Que efeitos uma dark pool, ainda que light, produziria no mercado local?

Para trazer o serviço novo ao mercado, a BM&FBovespa ainda enfrenta mais um empecilho. Pela legislação vigente, grandes lotes de ações devem ir a leilão. A previsão está na Instrução 168 que, ainda este ano, será levada a audiência pública. De acordo com Otavio Yazbek, diretor da CVM, a reforma da regra já estava em estudo na autarquia antes mesmo das manifestações da BM&FBovespa. Há outras questões a serem pensadas. O primeiro ponto é justamente a semelhança da nova plataforma com uma dark pool. “Dá para discutir o projeto desde que ele não seja tão dark assim”, constata Yazbek. Segundo ele, a CVM não abrirá mão da identificação dos investidores na ponta final.

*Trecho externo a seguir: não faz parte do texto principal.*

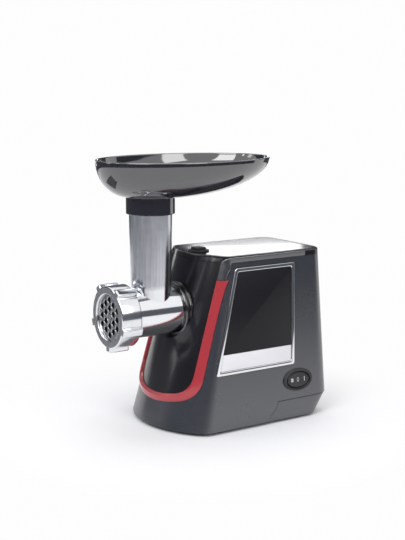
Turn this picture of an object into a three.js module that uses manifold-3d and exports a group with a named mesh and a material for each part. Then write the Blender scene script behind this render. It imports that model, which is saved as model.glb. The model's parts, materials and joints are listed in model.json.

O que não impede que, para os intermediários, a negociação seja feita “no escuro”.

A segunda questão é o efeito que uma dark pool, ainda que “light”, produziria sobre o mercado local. “Ao tirar essas ordens do mercado regular, não estaríamos roubando parte da liquidez que promove a eficiência dos preços? Não se abriria a possibilidade de manipulação? Essas são questões que precisamos debater”, ressalta Yazbek. Nos Estados Unidos, reflexões sob os efeitos das dark pools estão a pleno vapor, especialmente por conta do volume de negócios que conquistaram — só as dark pools seriam responsáveis por 7,9% das transações. A sugestão da Securities and Exchange Commission (SEC) é reduzir a obscuridade dos ambientes alternativos e incluí-los no National Market System (NMS), o sistema integrado de dados do mercado norte-americano. Assim, suas cotações passariam a ser divulgadas e ajudariam na formação de preços do mercado como um todo. Procurada pela reportagem para comentar os desafios do Block Trade, a BM&FBovespa não concedeu entrevista. Mas, de acordo com a apresentação feita às corretoras, a questão será equacionada com a abertura das portas do Block Trade apenas para os papéis mais líquidos. Caberá ao mercado pesar os prós e contras.